Can’t reap what you don’t sow

The strategy was clear. The progressive majority wanted a more liberal approach to prison policy. Under Ed Miliband, they would get it.

And Ken Clarke? Flippant, complacent, reckless Ken Clarke?

When Ken Clarke says we need to look at short sentences in prison because of high reoffending rates, I’m not going to say he’s soft on crime.

So said Labour’s leader in his victory address. He was as good as his word. Ed Miliband never once attacked Clarke for advocating shorter sentences – right up to the day he called for him to be sacked over them.

Yes, the Tories will bleed a little, and the polls may even reflect that temporarily. Ken Clarke’s days as a front-rank politician are nearly over. But Labour will reap no lasting benefit.

Miliband chose not to seek political advantage by rehashing New Labour’s tough stance on crime.

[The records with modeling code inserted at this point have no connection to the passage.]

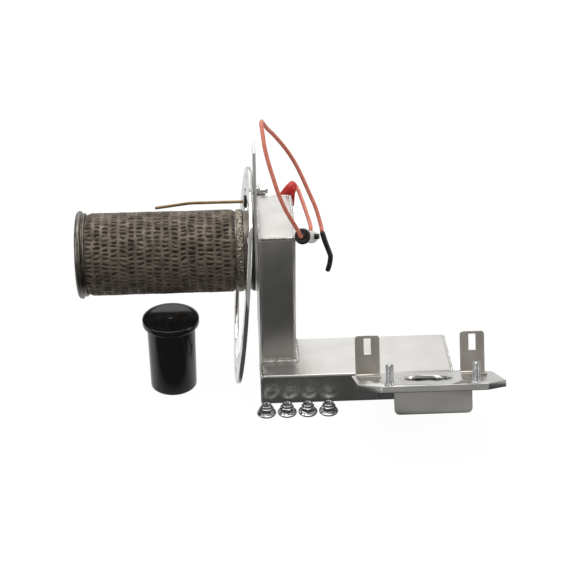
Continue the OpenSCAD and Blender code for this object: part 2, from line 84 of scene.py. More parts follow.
# %% Helpers that make meshes
def grids_mesh(name, grids, material=None, caps=True, body="assembly"):
    """One mesh from one or more closed grids in metres. In each grid[i, j], a vertex joins its neighbours
    in i and in j, and j closes on itself. Caps close the two end rings with a fan about each ring's
    middle point; without them, the last ring joins the first, as in a tube with an inner and an outer
    wall."""
    points, faces, start = [], [], 0
    for grid in grids:
        rows, cols = grid.shape[:2]
        i, j = np.meshgrid(np.arange(rows - 1 if caps else rows), np.arange(cols), indexing="ij")
        nxt, below = (j + 1) % cols, (i + 1) % rows
        quads = np.stack([i * cols + j, i * cols + nxt, below * cols + nxt, below * cols + j], -1)
        faces.append(quads.reshape(-1, 4) + start)
        points.append(grid.reshape(-1, 3))
        start += rows * cols
        if caps:
            k = np.arange(cols)
            k1 = (k + 1) % cols
            base = start - rows * cols
            points.append(np.array([grid[0].mean(0), grid[-1].mean(0)]))
            faces.append(np.stack([base + k1, base + k, np.full(cols, start)], -1))
            faces.append(np.stack([start - cols + k, start - cols + k1, np.full(cols, start + 1)], -1))
            start += 2
    mesh = bpy.data.meshes.new(name)
    loops = np.concatenate([f.ravel() for f in faces])
    sizes = np.concatenate([np.full(len(f), f.shape[1]) for f in faces])
    points = np.vstack(points)
    mesh.vertices.add(len(points))
    mesh.vertices.foreach_set("co", points.astype(np.float32).ravel())
    mesh.loops.add(len(loops))
    mesh.loops.foreach_set("vertex_index", loops.astype(np.int32))
    mesh.polygons.add(len(sizes))
    mesh.polygons.foreach_set("loop_start", np.concatenate([[0], np.cumsum(sizes)[:-1]]).astype(np.int32))
    mesh.polygons.foreach_set("use_smooth", np.full(len(sizes), True))
    mesh.update(calc_edges=True)
    b = bmesh.new()
    b.from_mesh(mesh)
    bmesh.ops.recalc_face_normals(b, faces=b.faces)
    b.to_mesh(mesh)
    b.free()
    if material:
        mesh.materials.append(material)
    return add_piece(mesh, body)


def add_piece(mesh, body="assembly"):
    """Links a mesh as an object at the origin, riding on a body of the frame."""
    piece = bpy.data.objects.new(mesh.name, mesh)
    bpy.context.scene.collection.objects.link(piece)
    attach(piece, body)
    return piece


def ease(x):
    """0 below 0, 1 above 1, and a smooth step between them."""
    x = np.clip(x, 0, 1)
    return x * x * (3 - 2 * x)


def unit(v):
    """Vectors along the last axis, each divided by its own length."""
    return v / np.linalg.norm(v, axis=-1, keepdims=True)


def smooth_path(points, per=8):
    """Catmull-Rom curve through the points: each stretch is a cubic that leaves a point in the direction
    from its neighbour before it to its neighbour after it."""
    p = np.asarray(points, float)
    p = np.vstack([2 * p[0] - p[1], p, 2 * p[-1] - p[-2]])
    t = np.linspace(0, 1, per, endpoint=False)[None, :, None]
    a, b, c, d = (p[k:len(p) - 3 + k, None, :] for k in range(4))
    curve = 0.5 * (2 * b + (c - a) * t + (2 * a - 5 * b + 4 * c - d) * t ** 2
                   + (3 * b - a - 3 * c + d) * t ** 3)
    return np.vstack([curve.reshape(-1, 3), p[-2]])


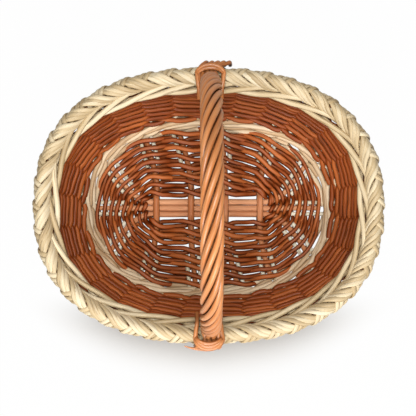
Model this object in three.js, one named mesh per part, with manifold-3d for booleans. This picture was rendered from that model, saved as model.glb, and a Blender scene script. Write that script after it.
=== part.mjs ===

And precisely because of that, he will obtain none.

In the same way that his lack of clarity oover immigration will mean that he gains no political capital when the Cameron immigration cap fails. Or when Iain Duncan Smith’s welfare reforms run into the sand. Or, worst of all, when the dire predictions of economic calamity caused by George Osborne’s deficit reduction plan fail to materialise.

Labour is currently a party without a strategy. And without a strategy, it has nothing.